Chef Guillermo Peters opened the casual Stop 9 Refueling Station in the St. Charles Avenue location of his former upscale Mexican restaurants Taqueros/Coyoacán, but closed it down before the year was up.

Veteran local chef Kevin Vizard relocated the latest in his long string of restaurants, Vizard's, from the lobby of the Garden District Hotel to a little jewel box of a storefront space on Magazine Street, formerly occupied by Alberta. Several others uprooted themselves as well.

Old Metairie gained a French bistro and lost an upscale Thai restaurant in January. Chef Jacques Saleun moved Chateau du Lac from its original Kenner address to a larger location on Metairie Road, taking over the former Vaqueros space. Then La Thai Cuisine moved from Old Metairie to the corner of Prytania and Robert streets Uptown, which, coincidentally, was the original location of Vaqueros. Chef Ian Schnoebelen and partner Laurie Casebonne moved their restaurant Iris from its original Carrollton-area nook to the Bienville House Hotel in the French Quarter.

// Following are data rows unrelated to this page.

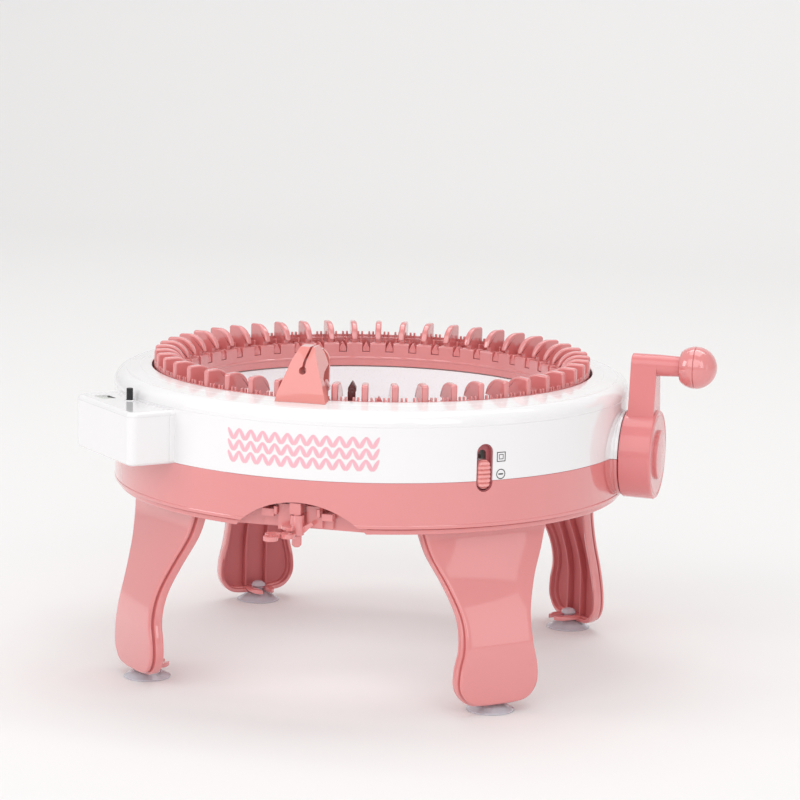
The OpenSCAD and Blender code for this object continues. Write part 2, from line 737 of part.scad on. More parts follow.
module fin_ring() color(pink) {
    difference() {
        lathe([[fin_ring_r, fin_base_z], [ring_out_r, fin_base_z], [ring_out_r, ledge_z], [ledge_r, ledge_z],
            [ledge_r, block_z], [fin_ring_r, block_z]]);
        for (k = [0:needle_count - 1]) at_az(needle_az(k)) {
            block([120, -slot_w / 2, slot_z], [ledge_r - 0.2, slot_w / 2, 195]);
            block([groove_r - 0.2, -slot_w / 2, 160], [131.2, slot_w / 2, 195]);
        }
        ring_screw_holes();
    }
    for (k = [0:needle_count - 1], t = [-3.1, 1.8]) at_az(needle_az(k))
        block([139.4, t, ledge_z - 0.8], [140.9, t + 1.3, 193]);
}

module ring_screw_holes() for (k = [0:5]) at_az(fin_a0 + ring_screw_step * k, ring_screw_n, 150)
    cylinder(r = screw_r, h = 29);

module ring_gear() color("#ece9ea") difference() {
    union() {
        lathe([[cyl_out_r, gear_root_z], [155.2, gear_root_z], [155.2, 164], [140.6, 164],
            [140.6, fin_base_z], [cyl_out_r, fin_base_z]]);
        for (k = [0:ring_teeth - 1]) at_az(360 / ring_teeth * k) crown_tooth();
        at_az(17) block([154.6, -4, gear_root_z], [157.4, 4, 164]);
    }
    ring_screw_holes();
}

// One tooth of the crown gear, hanging from the flange
module crown_tooth() translate([gear_in_r, 0, 0]) rotate([90, 0, 90]) linear_extrude(height = gear_face)
    polygon([[-tooth_root / 2, gear_root_z + 0.4], [-tooth_root / 2, gear_root_z],
    [-tooth_pitch / 2, pitch_z], [-tooth_tip / 2, pitch_z - gear_module],
    [tooth_tip / 2, pitch_z - gear_module], [tooth_pitch / 2, pitch_z], [tooth_root / 2, gear_root_z],
    [tooth_root / 2, gear_root_z + 0.4]]);

module ring_screws() color(steel) for (k = [0:5]) at_az(fin_a0 + ring_screw_step * k, ring_screw_n, 0) {
    translate([0, 0, gear_root_z]) cylinder(r = screw_r - screw_fit, h = 17);
    translate([0, 0, gear_root_z - 1.8]) cylinder(r = 2.2, h = 1.8);
}

module counter_magnet() color(steel) at_az(190, 151.5, 164) cylinder(r = 2.5, h = 2.4);

module needle(k, lift) at_az(needle_az(k)) translate([0, 0, lift]) {
    translate([needle_r, 0, 0]) rotate([90, 0, 90]) linear_extrude(height = needle_t) polygon(
        [[-needle_w / 2, needle_foot_z], [needle_w / 2, needle_foot_z], [needle_w / 2, needle_neck_z],
        [0.7, needle_tip_z - 0.8], [0, needle_tip_z], [-0.7, needle_tip_z - 0.8],
        [-needle_w / 2, needle_neck_z]]);
    block([needle_r + needle_t - 0.5, -2.2, butt_z], [butt_r, 2.2, butt_z + 5]);
    translate([124, 0, 0]) rotate([90, 0, 90]) linear_extrude(height = needle_r - 123.5)
        polygon([[-2.2, slot_z + 0.3], [2.2, slot_z + 0.3], [0.4, needle_tip_z - 0.4],
            [-0.4, needle_tip_z - 0.4]]);
}

module needles() color(pink) for (k = [0:needle_count - 1])
    if (k < lift_index[0] || k > lift_index[5]) needle(k, 0);

module needle_1() color(pink) needle(lift_index[0], lift_rest[0]);
module needle_2() color(pink) needle(lift_index[1], lift_rest[1]);
module needle_3() color(pink) needle(lift_index[2], lift_rest[2]);
module marker_needle() color("#5a2a30") needle(lift_index[3], lift_rest[3]);
module needle_5() color(pink) needle(lift_index[4], lift_rest[4]);
module needle_6() color(pink) needle(lift_index[5], lift_rest[5]);

upper_housing();
base_housing();
bottom_cover();
inner_sleeve();
cam_ring();
lift_cam();
bearing_rail();
housing_screws();
rotate([0, 0, leg_azimuths[0]]) leg();  // leg_front_right
rotate([0, 0, leg_azimuths[1]]) leg();  // leg_back_right
rotate([0, 0, leg_azimuths[2]]) leg();  // leg_back_left
rotate([0, 0, leg_azimuths[3]]) leg();  // leg_front_left
leg_screws();
rotate([0, 0, leg_azimuths[0]]) suction_cup();  // suction_cup_front_right
rotate([0, 0, leg_azimuths[1]]) suction_cup();  // suction_cup_back_right
rotate([0, 0, leg_azimuths[2]]) suction_cup();  // suction_cup_back_left
rotate([0, 0, leg_azimuths[3]]) suction_cup();  // suction_cup_front_left
yarn_feeder();
feeder_screws();
tension_bracket();
guide_screws();
tension_cap();
tension_lever();
selector_bezel();
selector_knob();
selector_link();
counter_case();
counter_base();
battery_door();
counter_lcd();
counter_board();
counter_battery();
counter_button();
reed_switch();
counter_screws();
crank_bushing();
crank_shaft();
drive_pinion();
crank_arm();
crank_screw();
crank_cap();
knob_screw();
knob_inner_half();
knob_outer_half();
needle_cylinder();
fin_ring();
fins();
ring_gear();
ring_screws();
counter_magnet();
needles();
needle_1();
needle_2();
needle_3();
marker_needle();
needle_5();
needle_6();
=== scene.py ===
"""Looks of the circular knitting machine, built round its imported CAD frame.

Lengths are in millimetres in the machine's own frame (origin on the table, on the ring's axis,
+X along the crank's axis, -Y the front, +Z up) and become metres when a mesh is made. The
studio round it is in metres. Angles are in degrees.
"""
import json
import math

import bmesh
import bpy
from mathutils import Matrix, Vector


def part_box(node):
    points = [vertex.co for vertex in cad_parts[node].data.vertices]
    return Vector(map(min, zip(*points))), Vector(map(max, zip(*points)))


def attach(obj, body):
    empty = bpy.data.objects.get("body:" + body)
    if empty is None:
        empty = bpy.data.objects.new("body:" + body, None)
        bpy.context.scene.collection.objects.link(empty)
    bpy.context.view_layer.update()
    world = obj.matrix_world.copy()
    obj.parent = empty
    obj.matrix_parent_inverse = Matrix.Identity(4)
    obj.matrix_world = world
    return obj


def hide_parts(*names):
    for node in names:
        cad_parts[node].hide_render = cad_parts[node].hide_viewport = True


MM = 0.001
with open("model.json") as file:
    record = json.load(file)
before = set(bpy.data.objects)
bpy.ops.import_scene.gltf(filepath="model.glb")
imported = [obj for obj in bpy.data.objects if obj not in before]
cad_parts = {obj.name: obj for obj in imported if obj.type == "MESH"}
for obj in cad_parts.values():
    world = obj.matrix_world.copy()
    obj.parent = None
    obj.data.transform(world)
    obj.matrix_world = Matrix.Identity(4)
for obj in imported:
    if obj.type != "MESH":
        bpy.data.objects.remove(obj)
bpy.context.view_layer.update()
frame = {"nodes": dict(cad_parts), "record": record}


# ---------------------------------------------------------------- sizes
# A name ending in _A is an azimuth, in _R a radius, in _Z a height, in _N a distance from the
# axis along an azimuth. Those that a node's box gives are read from the frame, and the others
# repeat the CAD's sizes.
def low(node):
    """Lower corner of a node's box in millimetres."""
    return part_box(node)[0] / MM


def high(node):
    """Upper corner of a node's box in millimetres."""
    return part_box(node)[1] / MM


# Housing
SEAM_Z = low("upper_housing").z
DECK_Z = high("upper_housing").z
BASE_Z = low("base_housing").z
BODY_R = -low("upper_housing").x
DECK_HOLE_R = 142.9
WALL = 2.6
SHOULDER_R = 8.3
WALL_TOP = DECK_Z - 10.8
DECK_FALL = 9
DRUM_STEPS = 432
TOOL_IN, TOOL_OUT = 150, 180
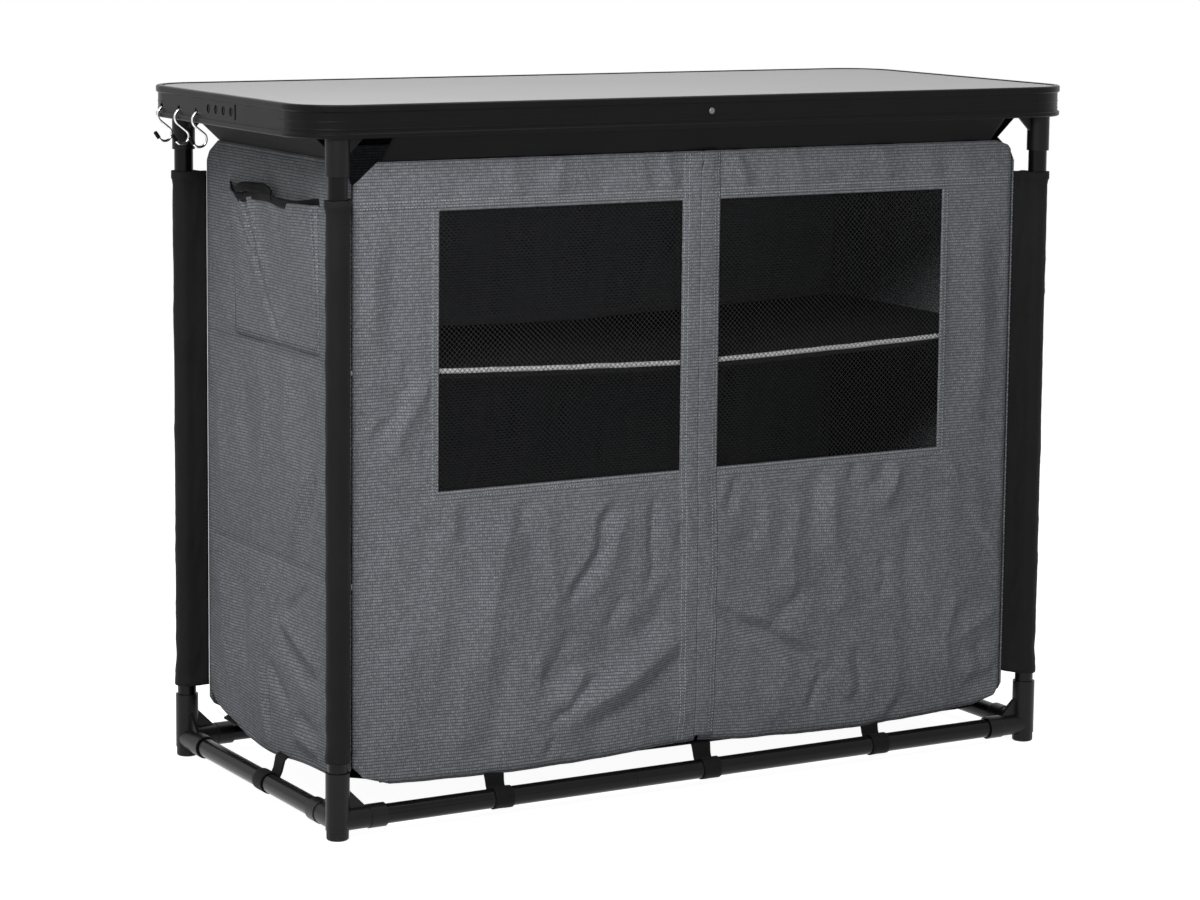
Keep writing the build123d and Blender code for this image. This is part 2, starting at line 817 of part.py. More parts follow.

Schnoebelen's friend Nathanial Zimet quickly scooped up the former Iris property and in December opened his first restaurant, Boucherie. It serves an upscale version of the creative Southern cooking he's been hawking from his Que Crawl catering truck to the late-night crowds outside Tipitina's. Stella! chef and owner Scott Boswell revived his own casual diner concept, Stanley, opening on Jackson Square two years after closing its original incarnation on Decatur Street.

The Windsor Court Hotel briefly gave up on the idea of running its New Orleans Grill as a chef-driven restaurant, eliminating the executive chef position then held by Greg Sonnier. But when the hotel hired David Teich to be the new general manager, he brought with him Drew Dzejak, executive chef, pastry chef and restaurant manager from his former employer, the Charleston Place hotel in South Carolina.

Sue Zemanick, chef at Gautreau's Restaurant, was named to Food & Wine magazine's list of the year's 10 best new chefs in the nation. The Southern Food and Beverage Museum opened in its first permanent home after several years of hosting exhibits at other venues, and it now shares space in the Riverwalk Marketplace with the separate Museum of the American Cocktail.